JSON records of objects
* START *
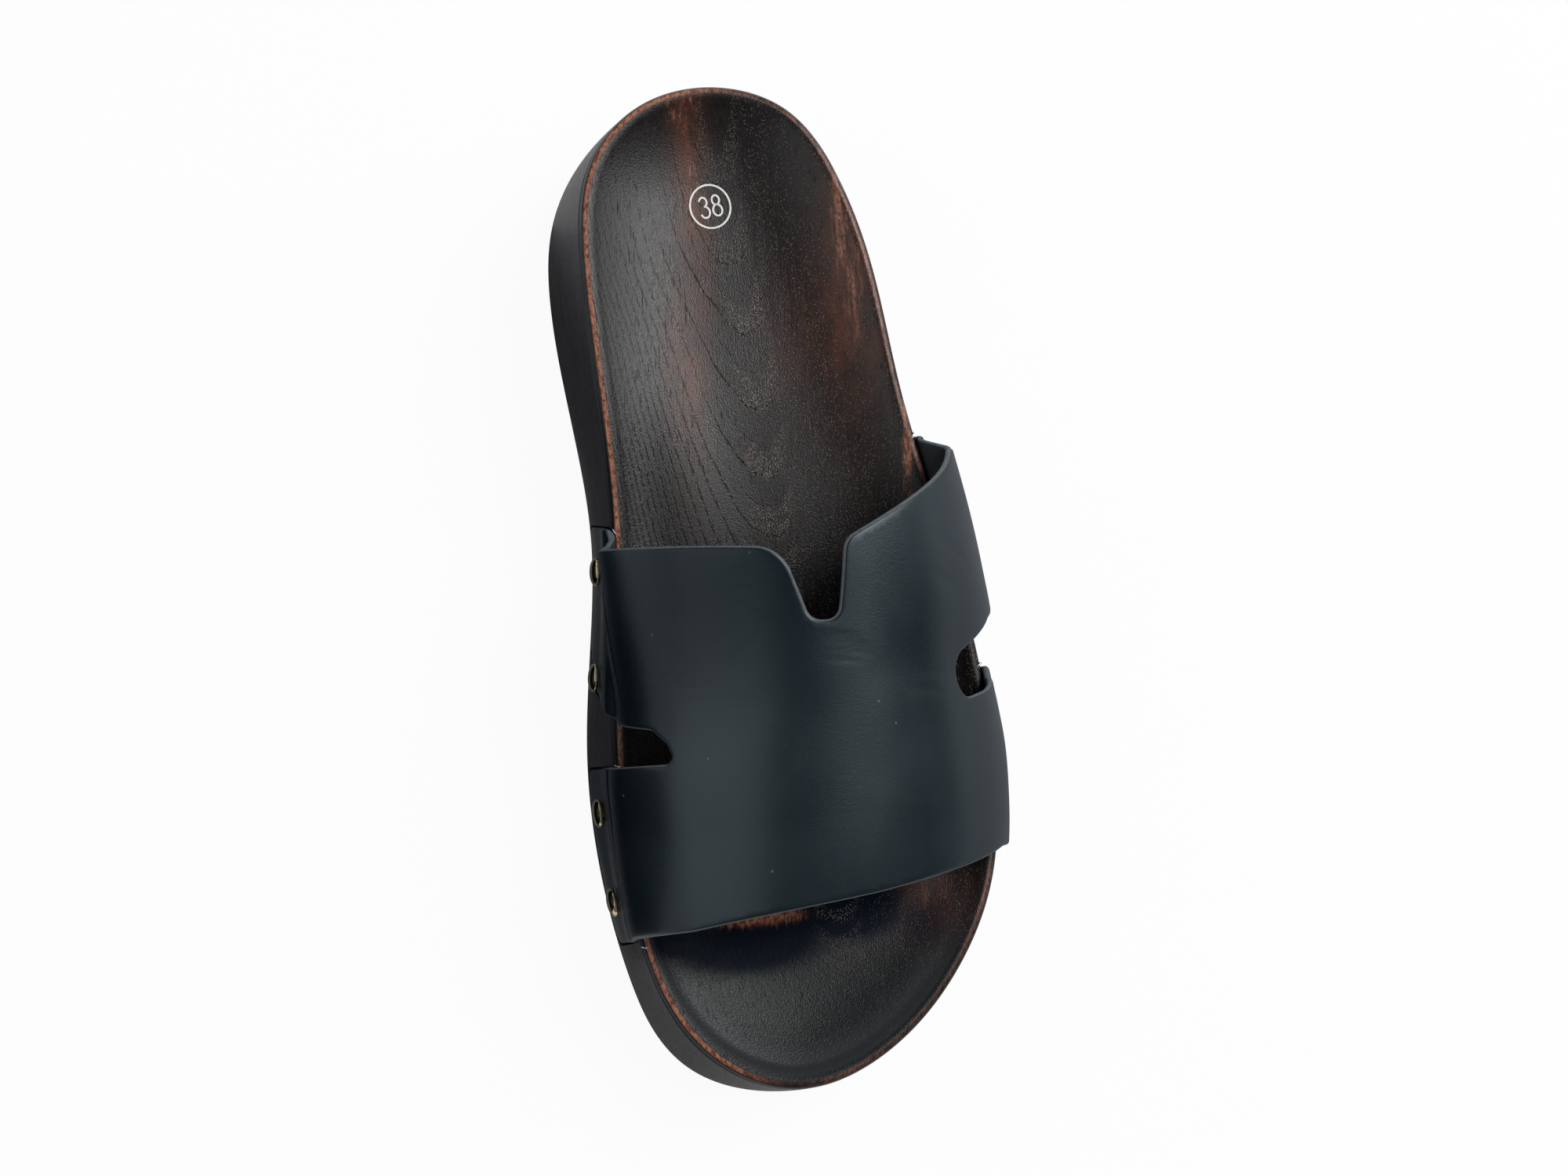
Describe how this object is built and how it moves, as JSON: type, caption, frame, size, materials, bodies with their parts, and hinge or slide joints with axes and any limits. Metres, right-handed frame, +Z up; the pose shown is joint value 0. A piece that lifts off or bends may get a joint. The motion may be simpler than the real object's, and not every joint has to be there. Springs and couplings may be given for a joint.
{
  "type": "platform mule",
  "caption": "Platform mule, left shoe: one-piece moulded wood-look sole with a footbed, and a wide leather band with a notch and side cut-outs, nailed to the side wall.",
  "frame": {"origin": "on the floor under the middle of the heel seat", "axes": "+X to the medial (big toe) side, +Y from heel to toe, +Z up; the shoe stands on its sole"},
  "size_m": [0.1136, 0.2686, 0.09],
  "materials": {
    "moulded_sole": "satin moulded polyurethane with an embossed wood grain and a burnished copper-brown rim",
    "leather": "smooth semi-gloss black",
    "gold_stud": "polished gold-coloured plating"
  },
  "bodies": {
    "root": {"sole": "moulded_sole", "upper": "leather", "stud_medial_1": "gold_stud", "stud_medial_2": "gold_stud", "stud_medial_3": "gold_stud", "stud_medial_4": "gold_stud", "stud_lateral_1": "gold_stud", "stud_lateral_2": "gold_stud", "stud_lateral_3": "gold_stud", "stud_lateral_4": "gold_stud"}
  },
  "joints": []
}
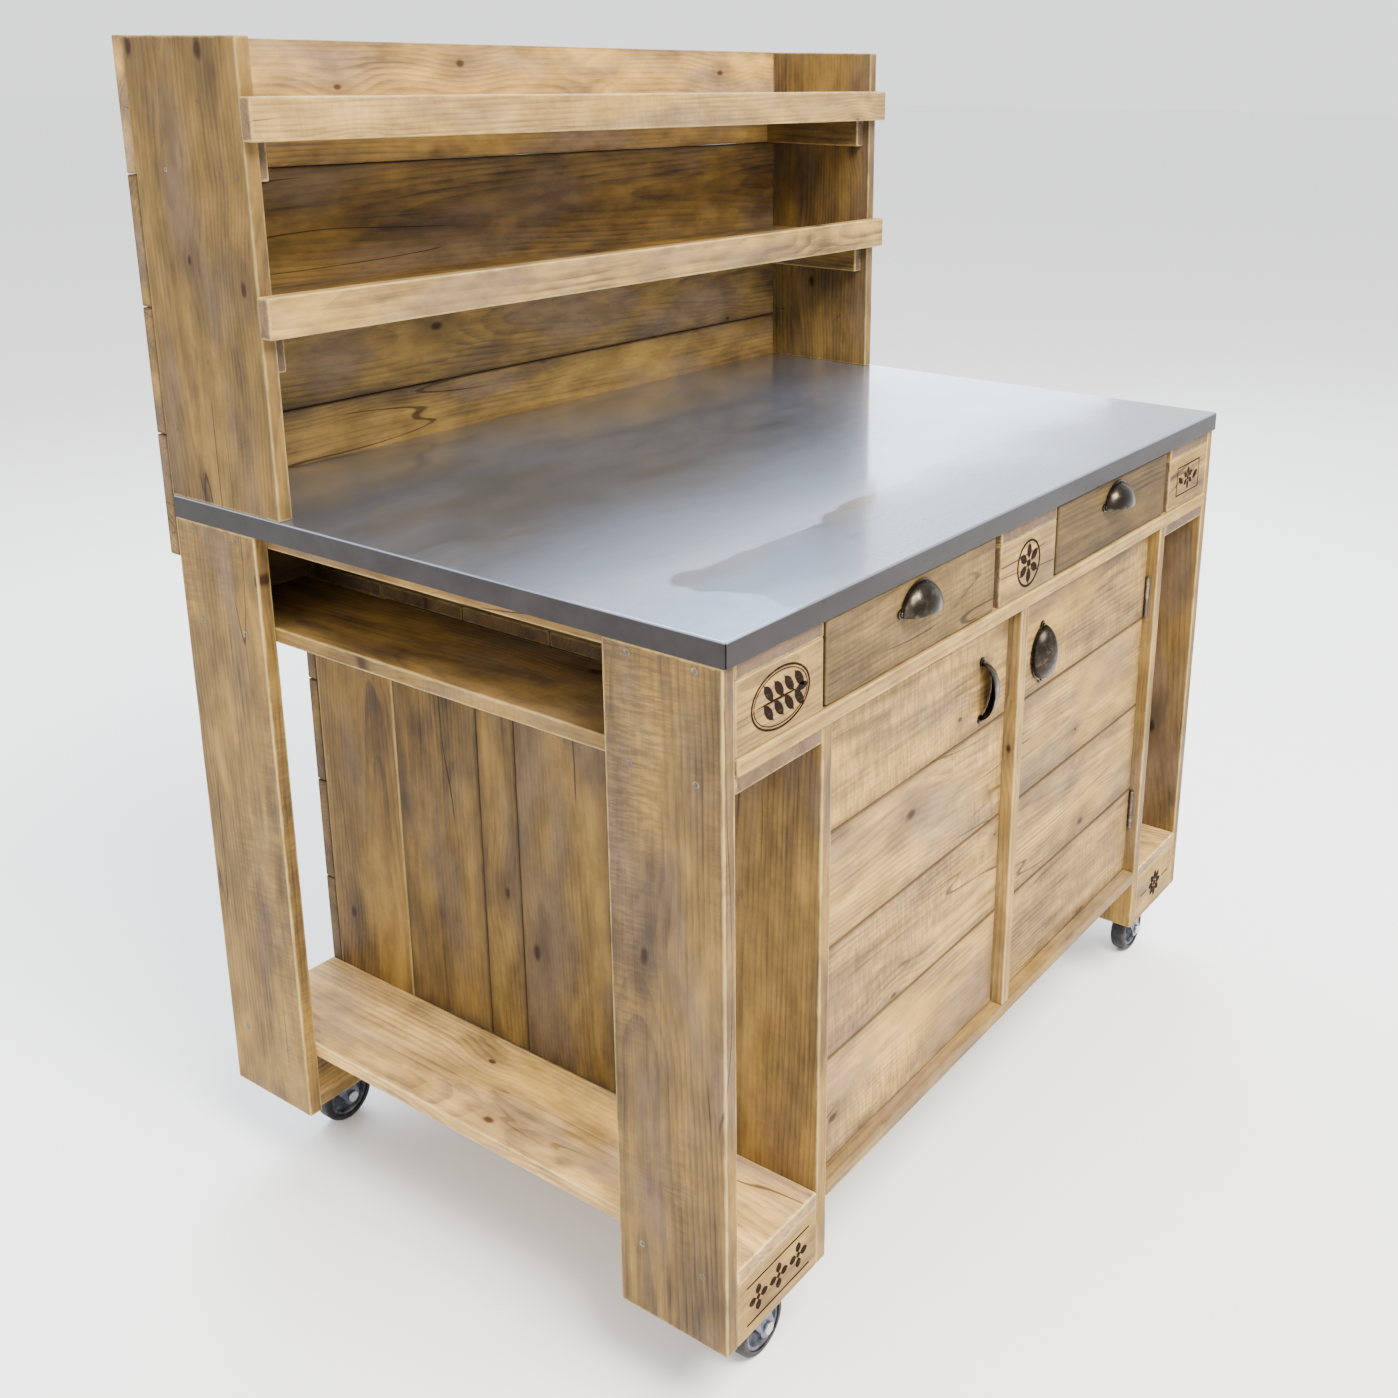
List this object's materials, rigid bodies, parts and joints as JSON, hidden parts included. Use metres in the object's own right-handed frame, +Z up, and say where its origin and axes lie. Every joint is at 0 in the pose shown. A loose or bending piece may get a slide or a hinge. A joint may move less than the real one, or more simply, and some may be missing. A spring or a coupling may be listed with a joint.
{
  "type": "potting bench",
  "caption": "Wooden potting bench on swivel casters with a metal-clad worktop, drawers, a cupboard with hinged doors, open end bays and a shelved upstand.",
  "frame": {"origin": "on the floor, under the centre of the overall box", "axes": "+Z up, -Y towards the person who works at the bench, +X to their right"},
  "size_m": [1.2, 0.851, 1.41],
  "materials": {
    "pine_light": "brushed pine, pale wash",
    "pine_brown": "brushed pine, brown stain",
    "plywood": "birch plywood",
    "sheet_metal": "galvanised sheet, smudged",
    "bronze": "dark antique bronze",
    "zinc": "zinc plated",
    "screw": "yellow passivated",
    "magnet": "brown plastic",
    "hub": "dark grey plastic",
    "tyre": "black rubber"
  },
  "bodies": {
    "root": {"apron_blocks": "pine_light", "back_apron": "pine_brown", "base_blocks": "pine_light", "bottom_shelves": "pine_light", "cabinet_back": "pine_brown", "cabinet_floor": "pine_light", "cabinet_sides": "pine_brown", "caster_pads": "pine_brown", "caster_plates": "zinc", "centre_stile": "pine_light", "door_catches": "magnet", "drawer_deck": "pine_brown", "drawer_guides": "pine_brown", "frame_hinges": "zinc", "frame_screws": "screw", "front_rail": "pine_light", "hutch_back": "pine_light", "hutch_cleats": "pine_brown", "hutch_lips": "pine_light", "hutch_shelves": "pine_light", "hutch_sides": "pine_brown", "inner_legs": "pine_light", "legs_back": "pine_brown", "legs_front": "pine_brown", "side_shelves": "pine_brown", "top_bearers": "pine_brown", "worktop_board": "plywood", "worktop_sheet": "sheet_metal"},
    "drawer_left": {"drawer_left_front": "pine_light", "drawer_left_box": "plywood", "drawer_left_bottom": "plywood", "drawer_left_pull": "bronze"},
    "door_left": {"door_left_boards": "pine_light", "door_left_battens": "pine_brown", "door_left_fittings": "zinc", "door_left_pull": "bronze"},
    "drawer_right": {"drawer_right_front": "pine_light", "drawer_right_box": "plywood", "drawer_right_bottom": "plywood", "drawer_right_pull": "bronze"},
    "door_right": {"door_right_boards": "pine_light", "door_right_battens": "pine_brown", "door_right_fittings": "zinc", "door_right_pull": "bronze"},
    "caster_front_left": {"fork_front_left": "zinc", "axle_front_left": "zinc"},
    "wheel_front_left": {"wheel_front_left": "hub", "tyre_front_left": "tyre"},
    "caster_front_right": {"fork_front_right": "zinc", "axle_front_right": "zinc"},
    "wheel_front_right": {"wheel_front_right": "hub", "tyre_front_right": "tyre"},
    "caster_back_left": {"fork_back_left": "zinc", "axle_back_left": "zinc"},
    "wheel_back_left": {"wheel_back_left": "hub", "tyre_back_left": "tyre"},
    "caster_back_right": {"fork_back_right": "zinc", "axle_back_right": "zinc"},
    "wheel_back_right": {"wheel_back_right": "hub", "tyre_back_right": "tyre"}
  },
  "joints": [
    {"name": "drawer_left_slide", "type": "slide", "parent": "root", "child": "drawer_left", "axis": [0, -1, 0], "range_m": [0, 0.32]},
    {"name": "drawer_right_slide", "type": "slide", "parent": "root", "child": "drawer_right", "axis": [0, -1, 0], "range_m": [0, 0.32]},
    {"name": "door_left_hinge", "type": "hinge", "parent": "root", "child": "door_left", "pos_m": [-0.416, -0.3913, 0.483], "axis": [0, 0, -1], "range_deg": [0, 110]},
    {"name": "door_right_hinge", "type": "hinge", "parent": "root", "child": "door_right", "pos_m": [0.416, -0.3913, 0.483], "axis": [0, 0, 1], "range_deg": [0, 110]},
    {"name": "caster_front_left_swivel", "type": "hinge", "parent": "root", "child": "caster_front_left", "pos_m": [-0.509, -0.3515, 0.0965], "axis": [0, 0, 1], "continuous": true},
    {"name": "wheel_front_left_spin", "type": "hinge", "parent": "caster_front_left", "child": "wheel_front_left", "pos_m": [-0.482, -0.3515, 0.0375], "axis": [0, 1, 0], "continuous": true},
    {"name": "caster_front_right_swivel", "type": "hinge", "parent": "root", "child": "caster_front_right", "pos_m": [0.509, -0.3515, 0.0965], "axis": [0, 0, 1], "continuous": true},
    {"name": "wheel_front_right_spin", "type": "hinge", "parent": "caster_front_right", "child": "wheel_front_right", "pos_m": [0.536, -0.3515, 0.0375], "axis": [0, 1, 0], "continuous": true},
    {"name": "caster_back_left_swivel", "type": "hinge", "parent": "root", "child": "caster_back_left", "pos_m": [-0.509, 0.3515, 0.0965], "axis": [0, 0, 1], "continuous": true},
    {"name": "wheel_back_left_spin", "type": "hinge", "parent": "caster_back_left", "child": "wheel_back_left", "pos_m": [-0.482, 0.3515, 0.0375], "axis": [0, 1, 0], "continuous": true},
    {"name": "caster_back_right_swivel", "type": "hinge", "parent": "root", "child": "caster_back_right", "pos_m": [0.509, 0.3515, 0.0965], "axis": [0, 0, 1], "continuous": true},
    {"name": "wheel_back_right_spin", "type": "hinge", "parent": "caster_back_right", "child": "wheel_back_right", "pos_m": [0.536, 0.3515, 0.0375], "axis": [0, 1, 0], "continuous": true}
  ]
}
* END *
What is needed>
Copy all of the entries verbatim, leaving out any pictures they contain.

Reply>
Describe how this object is built and how it moves, as JSON: type, caption, frame, size, materials, bodies with their parts, and hinge or slide joints with axes and any limits. Metres, right-handed frame, +Z up; the pose shown is joint value 0. A piece that lifts off or bends may get a joint. The motion may be simpler than the real object's, and not every joint has to be there. Springs and couplings may be given for a joint.
{
  "type": "platform mule",
  "caption": "Platform mule, left shoe: one-piece moulded wood-look sole with a footbed, and a wide leather band with a notch and side cut-outs, nailed to the side wall.",
  "frame": {"origin": "on the floor under the middle of the heel seat", "axes": "+X to the medial (big toe) side, +Y from heel to toe, +Z up; the shoe stands on its sole"},
  "size_m": [0.1136, 0.2686, 0.09],
  "materials": {
    "moulded_sole": "satin moulded polyurethane with an embossed wood grain and a burnished copper-brown rim",
    "leather": "smooth semi-gloss black",
    "gold_stud": "polished gold-coloured plating"
  },
  "bodies": {
    "root": {"sole": "moulded_sole", "upper": "leather", "stud_medial_1": "gold_stud", "stud_medial_2": "gold_stud", "stud_medial_3": "gold_stud", "stud_medial_4": "gold_stud", "stud_lateral_1": "gold_stud", "stud_lateral_2": "gold_stud", "stud_lateral_3": "gold_stud", "stud_lateral_4": "gold_stud"}
  },
  "joints": []
}
List this object's materials, rigid bodies, parts and joints as JSON, hidden parts included. Use metres in the object's own right-handed frame, +Z up, and say where its origin and axes lie. Every joint is at 0 in the pose shown. A loose or bending piece may get a slide or a hinge. A joint may move less than the real one, or more simply, and some may be missing. A spring or a coupling may be listed with a joint.
{
  "type": "potting bench",
  "caption": "Wooden potting bench on swivel casters with a metal-clad worktop, drawers, a cupboard with hinged doors, open end bays and a shelved upstand.",
  "frame": {"origin": "on the floor, under the centre of the overall box", "axes": "+Z up, -Y towards the person who works at the bench, +X to their right"},
  "size_m": [1.2, 0.851, 1.41],
  "materials": {
    "pine_light": "brushed pine, pale wash",
    "pine_brown": "brushed pine, brown stain",
    "plywood": "birch plywood",
    "sheet_metal": "galvanised sheet, smudged",
    "bronze": "dark antique bronze",
    "zinc": "zinc plated",
    "screw": "yellow passivated",
    "magnet": "brown plastic",
    "hub": "dark grey plastic",
    "tyre": "black rubber"
  },
  "bodies": {
    "root": {"apron_blocks": "pine_light", "back_apron": "pine_brown", "base_blocks": "pine_light", "bottom_shelves": "pine_light", "cabinet_back": "pine_brown", "cabinet_floor": "pine_light", "cabinet_sides": "pine_brown", "caster_pads": "pine_brown", "caster_plates": "zinc", "centre_stile": "pine_light", "door_catches": "magnet", "drawer_deck": "pine_brown", "drawer_guides": "pine_brown", "frame_hinges": "zinc", "frame_screws": "screw", "front_rail": "pine_light", "hutch_back": "pine_light", "hutch_cleats": "pine_brown", "hutch_lips": "pine_light", "hutch_shelves": "pine_light", "hutch_sides": "pine_brown", "inner_legs": "pine_light", "legs_back": "pine_brown", "legs_front": "pine_brown", "side_shelves": "pine_brown", "top_bearers": "pine_brown", "worktop_board": "plywood", "worktop_sheet": "sheet_metal"},
    "drawer_left": {"drawer_left_front": "pine_light", "drawer_left_box": "plywood", "drawer_left_bottom": "plywood", "drawer_left_pull": "bronze"},
    "door_left": {"door_left_boards": "pine_light", "door_left_battens": "pine_brown", "door_left_fittings": "zinc", "door_left_pull": "bronze"},
    "drawer_right": {"drawer_right_front": "pine_light", "drawer_right_box": "plywood", "drawer_right_bottom": "plywood", "drawer_right_pull": "bronze"},
    "door_right": {"door_right_boards": "pine_light", "door_right_battens": "pine_brown", "door_right_fittings": "zinc", "door_right_pull": "bronze"},
    "caster_front_left": {"fork_front_left": "zinc", "axle_front_left": "zinc"},
    "wheel_front_left": {"wheel_front_left": "hub", "tyre_front_left": "tyre"},
    "caster_front_right": {"fork_front_right": "zinc", "axle_front_right": "zinc"},
    "wheel_front_right": {"wheel_front_right": "hub", "tyre_front_right": "tyre"},
    "caster_back_left": {"fork_back_left": "zinc", "axle_back_left": "zinc"},
    "wheel_back_left": {"wheel_back_left": "hub", "tyre_back_left": "tyre"},
    "caster_back_right": {"fork_back_right": "zinc", "axle_back_right": "zinc"},
    "wheel_back_right": {"wheel_back_right": "hub", "tyre_back_right": "tyre"}
  },
  "joints": [
    {"name": "drawer_left_slide", "type": "slide", "parent": "root", "child": "drawer_left", "axis": [0, -1, 0], "range_m": [0, 0.32]},
    {"name": "drawer_right_slide", "type": "slide", "parent": "root", "child": "drawer_right", "axis": [0, -1, 0], "range_m": [0, 0.32]},
    {"name": "door_left_hinge", "type": "hinge", "parent": "root", "child": "door_left", "pos_m": [-0.416, -0.3913, 0.483], "axis": [0, 0, -1], "range_deg": [0, 110]},
    {"name": "door_right_hinge", "type": "hinge", "parent": "root", "child": "door_right", "pos_m": [0.416, -0.3913, 0.483], "axis": [0, 0, 1], "range_deg": [0, 110]},
    {"name": "caster_front_left_swivel", "type": "hinge", "parent": "root", "child": "caster_front_left", "pos_m": [-0.509, -0.3515, 0.0965], "axis": [0, 0, 1], "continuous": true},
    {"name": "wheel_front_left_spin", "type": "hinge", "parent": "caster_front_left", "child": "wheel_front_left", "pos_m": [-0.482, -0.3515, 0.0375], "axis": [0, 1, 0], "continuous": true},
    {"name": "caster_front_right_swivel", "type": "hinge", "parent": "root", "child": "caster_front_right", "pos_m": [0.509, -0.3515, 0.0965], "axis": [0, 0, 1], "continuous": true},
    {"name": "wheel_front_right_spin", "type": "hinge", "parent": "caster_front_right", "child": "wheel_front_right", "pos_m": [0.536, -0.3515, 0.0375], "axis": [0, 1, 0], "continuous": true},
    {"name": "caster_back_left_swivel", "type": "hinge", "parent": "root", "child": "caster_back_left", "pos_m": [-0.509, 0.3515, 0.0965], "axis": [0, 0, 1], "continuous": true},
    {"name": "wheel_back_left_spin", "type": "hinge", "parent": "caster_back_left", "child": "wheel_back_left", "pos_m": [-0.482, 0.3515, 0.0375], "axis": [0, 1, 0], "continuous": true},
    {"name": "caster_back_right_swivel", "type": "hinge", "parent": "root", "child": "caster_back_right", "pos_m": [0.509, 0.3515, 0.0965], "axis": [0, 0, 1], "continuous": true},
    {"name": "wheel_back_right_spin", "type": "hinge", "parent": "caster_back_right", "child": "wheel_back_right", "pos_m": [0.536, 0.3515, 0.0375], "axis": [0, 1, 0], "continuous": true}
  ]
}